Ellen DeGeneres for AmEx. My life: work with animals.

The second example, Kodak/Gallery I wasn't able to find a link to. However, I did find this blog posting from Duncan's TV Adland titled Kodak Gallery Tour Back On. It gives you a taste....

An excellent example that goes beyond a cultural connection, rather tapping into a cultural nerve is the Dove Campaign for Real Beauty which developed out of a profound global insight. Women around the world were asked "do you think you're beautiful?" and only 2% said yes. Dove decided to start a debate on the subject via billboards, asking questions. Consumers were encouraged to go to the website to respond and talk about real beauty. In addition to engaging consumers in a dialog via the website, Dove has benefitted from massive [i.e., 2.3 million downloads in 10 days] attention from a youtube.com video [evolution] and created a conversation more about beauty than soap, and culture rather than consumerism.

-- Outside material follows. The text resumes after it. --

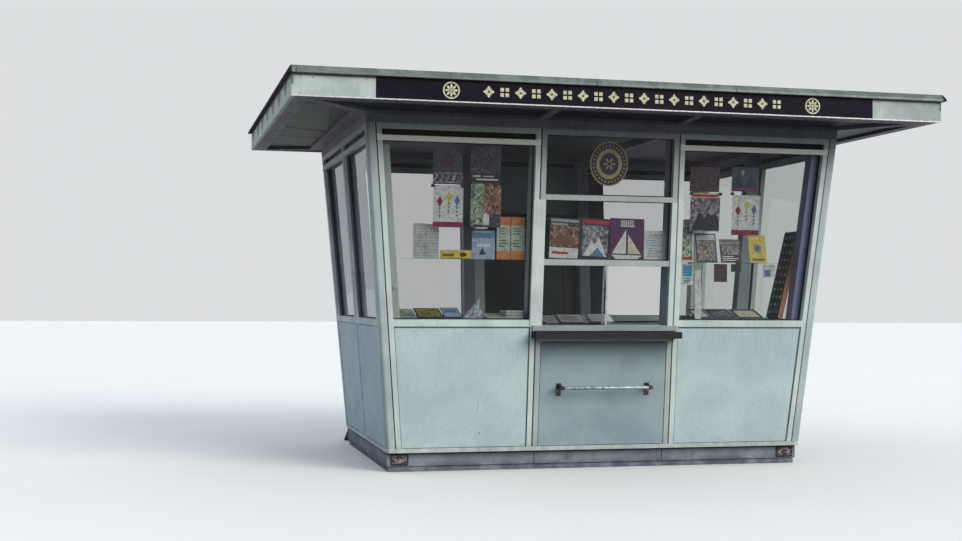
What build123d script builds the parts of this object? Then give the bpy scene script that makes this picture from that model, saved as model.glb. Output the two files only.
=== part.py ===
from build123d import *
import os
from dataclasses import dataclass
from math import atan2, ceil, degrees, sqrt

# Street kiosk: a glazed cabin whose four walls lean outward, on a low plinth, under a flat
# roof that overhangs all round. Millimetres, +Z up, origin on the ground under the middle
# of the cabin, serving side towards -Y.

# Plan of the cabin at sole level, and the outward run of its walls for each unit of height
body_width = 3308
body_depth = 2120
side_lean = 0.0873
front_lean = 0.098

# Levels of the walls, read on their outer face
footing_height = 42
sole_level = 145
sole_height = 32
sill_level = 1081
sill_height = 49
light_bar_level = 2430
light_bar_height = 40
vent_height = 43
head_level = 2556
head_height = 64

# Wall build-up, measured square to the wall
frame_depth = 70
post_size = 100
stile_width = 38
bay_gap = 10
corner_gap = 8
corner_strip = 38
corner_round = 25
mullion_place = 548
glass_setback = 48
glass_thickness = 5
panel_setback = 4
panel_thickness = 24
panel_joint = 4
panel_joint_depth = 8
vent_setback = 34
vent_thickness = 8

# Base
plinth_width = 120
plinth_inset_side = 8
plinth_inset_front = 50
footing_inset = 12
floor_thickness = 32
plate_length = 130
plate_height = 80
plate_thickness = 8
plate_rim = 10
plate_rim_height = 5
plate_end_margin = 30
prop_thickness = 24
prop_width = 50
prop_run = 290
prop_clearance = 2

# Serving bay
transom_level = 2030
transom_height = 40
shelf_bar_level = 1543
shelf_bar_height = 43
hatch_level = 1090
ledge_rail_level = 969
serving_sill_height = 37
serving_sill_length = 1150
serving_sill_proud = 22
ledge_top = 1045
ledge_thickness = 50
ledge_length = 1160
ledge_reach = 120
cover_strip_width = 94
cover_strip_thickness = 6
pane_thickness = 6
pane_setback = 22
pane_spacing = 20
pane_overlap = 15
track_depth = 7
track_clearance = 0.5
pane_lift = 2
rail_height = 630
rail_half_length = 370
rail_reach = 85
rail_diameter = 27
rail_plate_width = 36
rail_plate_height = 95
rail_plate_thickness = 6

# Counters and shelves behind the windows
counter_reach = 160
counter_thickness = 22
glass_shelf_level = 1577
glass_shelf_reach = 180
glass_shelf_thickness = 6
glass_shelf_clearance = 2

# Rear door
door_clearance = 4
door_thickness = 42
door_setback = 10
door_stile = 120
door_rail = 140
door_lock_level = 900
door_field_depth = 14
hinge_levels = (400, 1150, 1850)
hinge_radius = 9
hinge_length = 90
hinge_leaf = 26
hinge_leaf_thickness = 3
handle_level = 1080
handle_plate_width = 40
handle_plate_height = 220
handle_plate_thickness = 4
handle_neck_radius = 9
handle_neck_length = 38
handle_offset = 40
lever_radius = 8
lever_length = 130
lever_tail = 55

# Roof
roof_width = 4910
roof_depth = 3592
fascia_thickness = 25
fascia_rise = 2
fascia_height = 155
sign_length = 3754
board_joint = 3
end_board_first = 408
end_board_length = 485
edge_angle_height = 9
edge_angle_depth = 14
edge_angle_thickness = 3
soffit_rise = 29
soffit_member = 100
soffit_member_height = 26
side_member_reach = 100
rafter_width = 62
ceiling_beam_height = 50
soffit_board_thickness = 10
ceiling_thickness = 12
edge_trim_overhang = 30
edge_trim_width = 120
edge_lip_height = 16
edge_cant_height = 35
edge_cant_run = 22
roof_rise = 36

head_top = head_level + head_height
light_bar_top = light_bar_level + light_bar_height
vent_top = light_bar_top + vent_height
sill_top = sill_level + sill_height
frame_foot = sole_level + sole_height
wall_depth = frame_depth + post_size
pane_setbacks = (pane_setback, pane_setback + pane_spacing)
corner_inset = corner_round + corner_strip + corner_gap
fascia_level = head_top + soffit_rise + fascia_rise
roof_edge_level = fascia_level + fascia_height
top_width = body_width + 2 * side_lean * (head_top - sole_level)
top_depth = body_depth + 2 * front_lean * (head_top - sole_level)
soffit_width = roof_width - 2 * fascia_thickness
soffit_depth = roof_depth - 2 * fascia_thickness
trim = 30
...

Dove is making a difference. [Note: I will cover Dove in more detail in a separate post.] Per the Ad Age article above, so much of the Dove success "has been driven by the public relations piece. That kind of thinking needs to be present at the start when you're thinking about communications for a brand."

Our challenge as marketers, then, is to think more broadly and deeply to build a meaningful exchange, and a great brand experience for and with the consumer. Brand building is broader than advertising. Everything about the brand has to be consistent and integrated to deliver an exceptional consumer experience.

From a flooring retail perspective, be sure to constantly audit every point of contact with your consumers. View your world from your consumers' perspective. Ask them how they feel about you, your store, your experience. Listen carefully, probe, watch and respond accordingly. Think about how to involve your consumers in developing your brand and reputation. Never has there been a time where so much is possible given passion, vision and a deep desire to be relevant to the consumer.